Wichelstowe goes global: an essay in little boxes part 20

I’m not sure whether the developers of Swindon’s Front Garden will be happy about being identified by the International Herald Tribune as

A glaring example of the real estate market gone bad.

Perhaps they’ll take solace from the thought that if the Tribune’s London correspondent believes that Swindon is “about an hour’s train ride south of London” perhaps her understanding of the housing market is as poor as her geography.

At least the international attention will be more welcome to them than the misplaced attempts by the Front Garden Action Group to thwart the sales of houses in the Front Garden. Some of their suggests look like grasping at straws.

There is no supermarket, no schools, no library, a very limited bus service. I think Sovereign are jumping the gun.

Well, the development is closer to those amenities than some existing parts of Swindon. It’s just a five minute walk (I’ve tested that) to the nearest bus service, and another ten to schools, supermarkets and — for the moment — a library in Old Town. Based FRAG’s analysis, parts of Cheney Manor, Moredon and Okus should be declared unfit for human occupation.

Some of the group’s other actions are just pointless obstruction.

Next month we will be writing to solicitors, estate agents, developers and so on to warn them that if they don’t let people know something about the history of flooding and noise at the site they may be opening themselves up to legal challenges in the future.

The law prescribes what information has to go in Home Information Packs. Information on environmental risks such as flooding is optional, not compulsory. But leaving these inaccuracies in what the campaigners are saying aside, just what do they hope to achieve? Do they think that if they can deter people from buying houses in the Front Garden, the developers will then demolish all the houses, dig up all the roads and put the land back to how it used to be? Just look at the area where Westlecott Farm used to be and you’ll see that it is too late to go back.
Westlecott Farm, buried
The damage to Swindon’s Front Garden has already been done — obstructing the marketing process now is just a worthless exhibition of sour grapes.
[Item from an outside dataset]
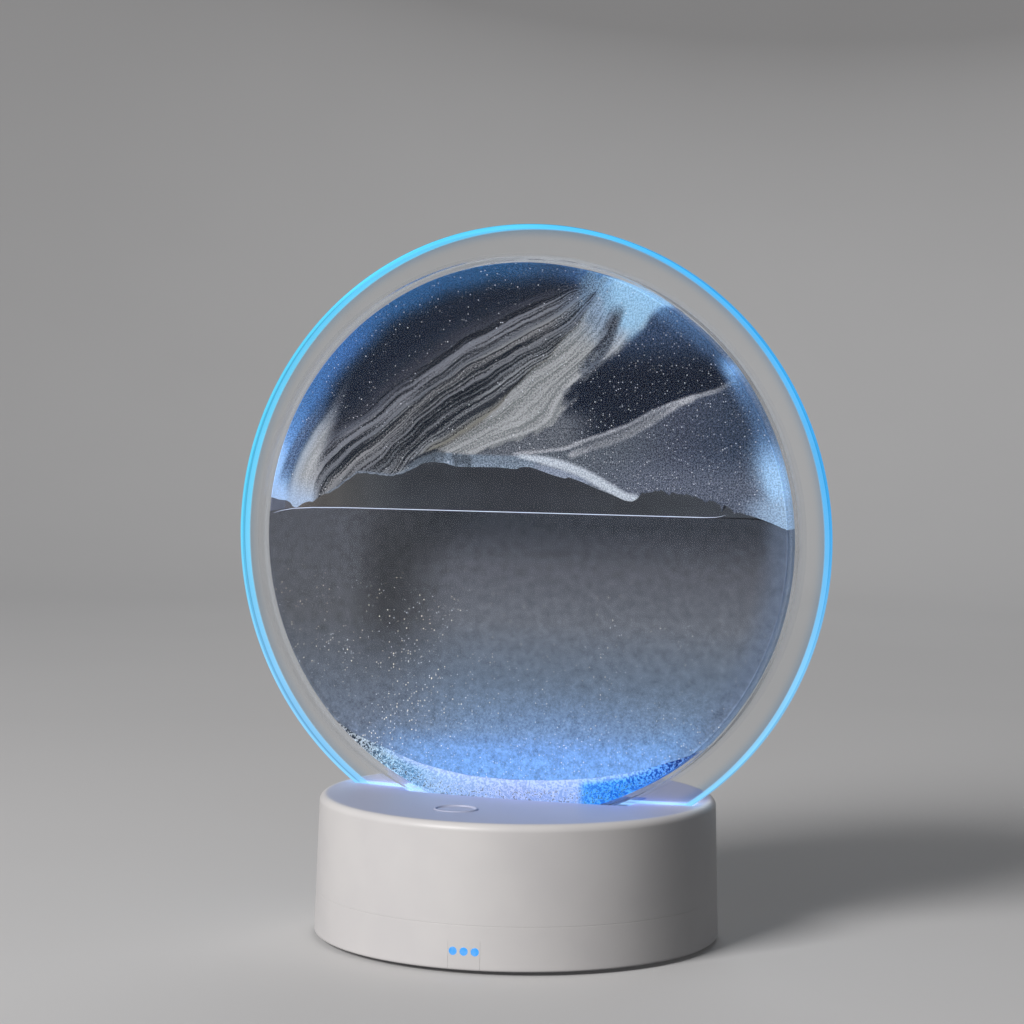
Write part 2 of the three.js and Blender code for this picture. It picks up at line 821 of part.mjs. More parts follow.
// Keeps an edge's point inside the round fill
function trimmed([x, z]) {
  const distance = Math.hypot(x, z);
  const scale = Math.min(1, fillRadius / distance);
  return [x * scale, z * scale];
}

// Sand held up over the air pocket, from its ragged lower edge to the top of the disc
function makeSandMass() {
  const lowest = liquidLevel + fitGap;
  const edge = smoothEdge(sandLowerEdgeShares).map(([x, z]) => trimmed([x, Math.max(z, lowest)]));
  const left = angleOf(edge[0]);
  const right = angleOf(edge[edge.length - 1]);
  const arc = arcPoints(0, 0, fillRadius, right, left, sandArcSteps);
  return toSolid(slab([...edge.slice(1, -1), ...arc], 2 * fillHalf));
}

function bedEdge() {
  return smoothEdge(bedTopEdgeShares).map(trimmed);
}

// Fluid from its level surface down to the settled sand
function makeLiquid() {
  const levelAngle = Math.asin(liquidLevel / fillRadius);
  const edge = bedEdge().map(([x, z]) => [x, z + fitGap]).map(trimmed);
  const first = edge[0];
  const last = edge[edge.length - 1];
  const right = arcPoints(0, 0, fillRadius, angleOf(last), levelAngle, fluidArcSteps);
  const leftStart = Math.PI - levelAngle;
  const left = arcPoints(0, 0, fillRadius, leftStart, angleOf(first) + 2 * Math.PI, fluidArcSteps);
  return toSolid(slab([...edge.slice(1, -1), ...right, ...left], 2 * fillHalf));
}

// Sand that has settled along the bottom
function makeSandBed() {
  const edge = bedEdge();
  const first = edge[0];
  const last = edge[edge.length - 1];
  const arc = arcPoints(0, 0, fillRadius, angleOf(first), angleOf(last), fluidArcSteps);
  const top = edge.slice(1, -1).reverse();
  return toSolid(slab([...arc, ...top], 2 * fillHalf));
}

// A wire from one socket on the control board, through its bends, to the places at its far end
function makeLead(socket, bendShares, farEnd) {
  const height = mainBoardTop + plugHeight / 2;
  const face = mainBoardFrontEdge - fitGap;
  const nearEnd = [[plugPlace(socket), face, height], [plugPlace(socket), face - leadStub, height]];
  const bends = bendShares.map(([x, y, z]) => [x * baseRadius, y * baseRadius, z * shellHeight]);
  const places = [...nearEnd, ...bends, ...farEnd].map((place) => new THREE.Vector3(...place));
  const extrudePath = new THREE.CatmullRomCurve3(places);
  const corners = arcPoints(0, 0, leadRadius, 0, 2 * Math.PI, leadSides).slice(1);
  const section = new THREE.Shape(corners.map(([x, y]) => new THREE.Vector2(x, y)));
  return toSolid(new THREE.ExtrudeGeometry(section, { steps: leadSteps, extrudePath }));
}

function makeLedLead() {
  const end = ledBoardTop - boardThickness - fitGap;
  const x = ledBoardLength * ledLeadPlaceShare;
  const y = plateSetback;
  const bend = [x - leadStub, y + 2 * leadStub, (end + mainBoardTop) / 2];
  return makeLead(2, [], [bend, [x, y, end - leadStub], [x, y, end]]);
}

function makeBatteryLead() {
  const end = troughLength / 2 + fitGap;
  const height = (troughBottom + cellAxis) / 2;
  const behind = troughHalfWidth - cellOffset + leadStub;
  const turn = end + leadStub + leadRadius;
  const farEnd = [
    [end, behind, height], [turn, behind - leadStub, height],
    [turn, leadStub - cellOffset, height], [end + leadStub, -cellOffset, height],
    [end, -cellOffset, height],
  ];
  return makeLead(3, batteryLeadShares, farEnd);
}

function makeIndicatorLead() {
  const distance = indicatorBoardFace - indicatorBoardThickness - fitGap;
  const x = distance * Math.sin(indicatorAngle);
  const y = -distance * Math.cos(indicatorAngle);
  const height = indicatorBoardBottom + indicatorBoardHeight * leadRiseShare;
  return makeLead(0, indicatorLeadShares, [[x, y, height]]);
}

function makeTouchLead() {
  const end = ceiling - 2 * fitGap - electrodeThickness - electrodeStemHeight;
  return makeLead(1, touchLeadShares, [[touchX, touchY, end - leadStub], [touchX, touchY, end]]);
}

const finishes = {
  shell: { color: 0xe2dfdb, roughness: 0.42, metalness: 0 },
  rubber: { color: 0x1b1b1c, roughness: 0.85, metalness: 0 },
  steel: { color: 0xa9abad, roughness: 0.35, metalness: 1 },
  copper: { color: 0xb87a4b, roughness: 0.4, metalness: 1 },
  board: { color: 0x1e5b3a, roughness: 0.5, metalness: 0 },
  lamp: { color: 0xf4f0dc, roughness: 0.3, metalness: 0 },
  cell: { color: 0x2f62a8, roughness: 0.35, metalness: 0 },
  darkPlastic: { color: 0x26282a, roughness: 0.55, metalness: 0 },
  blueLens: { color: 0x4aa8ff, roughness: 0.2, metalness: 0 },
  wire: { color: 0x9b2226, roughness: 0.5, metalness: 0 },
  acrylic: { color: 0xbfe6ff, roughness: 0.05, metalness: 0 },
  glass: { color: 0xe6f1f4, roughness: 0.03, metalness: 0 },
  gasket: { color: 0xd9dfe2, roughness: 0.4, metalness: 0 },
  sand: { color: 0x8f8f8c, roughness: 0.95, metalness: 0 },
  fluid: { color: 0x6c737c, roughness: 0.1, metalness: 0 },
  bed: { color: 0x7fb2ea, roughness: 0.9, metalness: 0 },
};

function piece(parent, name, solid, finish, x = 0, y = 0, z = 0) {
  const mesh = new THREE.Mesh(toGeometry(solid), new THREE.MeshStandardMaterial(finishes[finish]));
  mesh.name = name;
  mesh.position.set(x, y, z);
  parent.add(mesh);
  return mesh;
}

const group = new THREE.Group();

// Base
const base = new THREE.Group();
group.add(base);
piece(base, 'upper_housing', makeUpperHousing(), 'shell');
piece(base, 'lower_housing', makeLowerHousing(), 'shell');
footPlaces().forEach(([x, y], index) => {
  piece(base, `foot_${index + 1}`, makeFoot(), 'rubber', x, y);
});
const headTop = postHeadSeat - fitGap - screwHeadHeight;
const shank = postTop + fitGap + screwBite - postHeadSeat;
postPlaces().forEach(([x, y], index) => {
  const screw = makeScrew(screwRadius, shank, screwHeadRadius, screwHeadHeight);
  piece(base, `housing_screw_${index + 1}`, screw, 'steel', x, y, headTop);
});
piece(base, 'ballast_plate', makeBallast(), 'steel');
piece(base, 'touch_key', makeTouchKey(), 'shell', touchX, touchY);
piece(base, 'touch_electrode', makeTouchElectrode(), 'copper', touchX, touchY);

// Cradle and lights
piece(base, 'plate_holder', makePlateHolder(), 'shell');
lugPlaces().forEach(([x, y], index) => {
  const screw = makeScrew(smallScrewRadius, lugThickness + lugScrewBite, smallHeadRadius, smallHeadHeight);
  const height = lugHeight - lugThickness - fitGap - smallHeadHeight;
  piece(base, `holder_screw_${index + 1}`, screw, 'steel', x, y, height);
});
piece(base, 'led_board', makeLedBoard(), 'board');
for (let index = 0; index < ledCount; index += 1) {
  const x = (index - (ledCount - 1) / 2) * ledPitch;
  const z = ledBoardTop + sealGap + ledHeight / 2;
  const lamp = toSolid(box(ledLength, ledWidth, ledHeight));
  piece(base, `led_${index + 1}`, lamp, 'lamp', x, plateSetback, z);
}
ledBoardScrewPlaces().forEach(([x, y], index) => {
  const length = boardThickness + ledBoardScrewBite - fitGap;
  const screw = makeScrew(smallScrewRadius, length, smallHeadRadius, smallHeadHeight);
  const height = ledBoardTop - boardThickness - fitGap - smallHeadHeight;
  piece(base, `led_board_screw_${index + 1}`, screw, 'steel', x, y, height);
});

// Power and control
piece(base, 'main_board', makeMainBoard(), 'board');
boardPostPlaces().forEach(([x, y], index) => {
  const length = boardThickness + boardScrewBite;
  const screw = makeScrew(smallScrewRadius, length, smallHeadRadius, smallHeadHeight);
  const mesh = piece(base, `main_board_screw_${index + 1}`, screw, 'steel', x, y);
  mesh.rotation.x = Math.PI;
  mesh.position.z = mainBoardTop + fitGap + smallHeadHeight;
});
piece(base, 'charge_socket', makeChargeSocket(), 'steel');
piece(base, 'battery_holder', makeBatteryHolder(), 'darkPlastic', 0, -cellOffset);
const cell = piece(base, 'battery_cell', makeBatteryCell(), 'cell', -cellLength / 2, -cellOffset, cellAxis);
cell.rotation.y = quarterTurn;

// Charge window
piece(base, 'indicator_insert', makeIndicatorInsert(), 'shell');
makeLenses().forEach((lens, index) => {
  piece(base, `indicator_lens_${index + 1}`, lens, 'blueLens');
});
piece(base, 'indicator_board', makeIndicatorBoard(), 'board');

// Wires
piece(base, 'led_lead', makeLedLead(), 'wire');
piece(base, 'battery_lead', makeBatteryLead(), 'wire');
piece(base, 'indicator_lead', makeIndicatorLead(), 'wire');
piece(base, 'touch_lead', makeTouchLead(), 'wire');

// Plate, which lifts out of the slot
const panel = new THREE.Group();
panel.position.set(0, plateSetback, panelCentre);
group.add(panel);
piece(panel, 'light_plate', makeLightPlate(), 'acrylic');

// Disc, which turns in the plate
const disc = new THREE.Group();
panel.add(disc);
for (const [side, turn] of [['rear', 0], ['front', Math.PI]]) {
  piece(disc, `${side}_rim`, makeRim(), 'acrylic').rotation.z = turn;
  piece(disc, `${side}_pane`, makePane(), 'glass').rotation.z = turn;
  piece(disc, `${side}_seal`, makeSeal(), 'gasket').rotation.z = turn;
}
piece(disc, 'sand_mass', makeSandMass(), 'sand');
piece(disc, 'liquid', makeLiquid(), 'fluid');
piece(disc, 'sand_bed', makeSandBed(), 'bed');

export default group;
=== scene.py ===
"""Looks of a sand art table lamp: a sealed sand picture in an edge-lit clear plate on a round base.

Metres, +Z up, front towards -Y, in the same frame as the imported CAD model. Shapes are written in
millimetres and scaled when their mesh is made. Screen colours are written from 0 to 255.
"""

import logging
import math
from collections.abc import Sequence
from dataclasses import dataclass, field
from enum import Enum
from functools import cache

import bmesh
import bpy
import numpy as np
from mathutils import Matrix, Vector


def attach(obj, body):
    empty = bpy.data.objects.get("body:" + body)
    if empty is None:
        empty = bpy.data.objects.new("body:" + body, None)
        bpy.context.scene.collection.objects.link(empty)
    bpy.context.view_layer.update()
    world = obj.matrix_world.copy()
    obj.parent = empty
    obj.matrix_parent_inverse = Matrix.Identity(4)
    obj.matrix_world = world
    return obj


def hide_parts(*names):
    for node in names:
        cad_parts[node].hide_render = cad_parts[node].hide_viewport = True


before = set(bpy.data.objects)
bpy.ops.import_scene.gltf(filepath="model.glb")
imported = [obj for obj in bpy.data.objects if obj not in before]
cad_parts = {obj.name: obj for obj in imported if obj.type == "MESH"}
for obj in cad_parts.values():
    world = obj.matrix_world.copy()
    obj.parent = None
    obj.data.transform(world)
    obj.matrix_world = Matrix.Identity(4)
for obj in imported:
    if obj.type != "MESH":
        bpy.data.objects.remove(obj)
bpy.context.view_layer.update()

LOG = logging.getLogger("lamp")
MM = 0.001
FULL_TURN = 2 * math.pi
WELD = 0.002 * MM
SLIVER = 0.001 * MM
LATTICE = 97
# Columns of a wash's look; the last is the share of colour given off as painted light.
STRIPES, FLAKES, PAINTED_GLOW = range(3)
# Reach at which the cell's side wall gets painted light in place of the shade it would fall into.
WALL_LIGHT = (0.9975, 0.9995)
Grid = np.ndarray
Piece = bpy.types.Object
Socket = bpy.types.NodeSocket
Pair = tuple[float, float]
Triple = tuple[float, float, float]
Colour = Triple
Rows = Sequence[tuple[float, ...]]
BLACK: Colour = (0.0, 0.0, 0.0)
DISC_CENTRE: Pair = (2.5, 127.236)


class Turn(Enum):
    """The axis that a profile is turned about."""

    UPRIGHT = "z"
    ACROSS = "y"


class Body(Enum):
    """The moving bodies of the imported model."""

    BASE = "base"
    PLATE = "plate"
    DISC = "disc"


class Join(Enum):
    """What a boolean does with its tools."""

    CUT = "DIFFERENCE"
    ADD = "UNION"


# Shapes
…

A suburb rises: an essay in little boxes part 18

It’s four months since I last posted any photographs of Swindon’s Front Garden slowly disappearing under the bricks and concrete of Wichelstowe, though I have made an extensive photographic trip around South Leaze for future reference. This weekend, whilst on my way to make some purchases from those helpful people at Old Town Hardware, I took a photograph of the low-cost housing blocks of East Wichel being built where Westlecott Farm once was. The style and housing density remind me of the dense Victorian terraces that once made up the St Ann’s area of Nottingham… which were demolished over thirty years ago as slums.
Victoriana, real and fake

First build: an essay in little boxes part 15

The first houses of the Wichelstowe development are now being built, near the site of Westlecott Farm. Even at this early stage, it is easy to see that the houses are being tightly packed, with very little space between the terrace almost completed and the one just started construction behind. With the fake-Victorian design, you could be forgiven for thinking that this might end up looking like one of those areas in the northern industrial cities that were cleared as slums during the 1970s.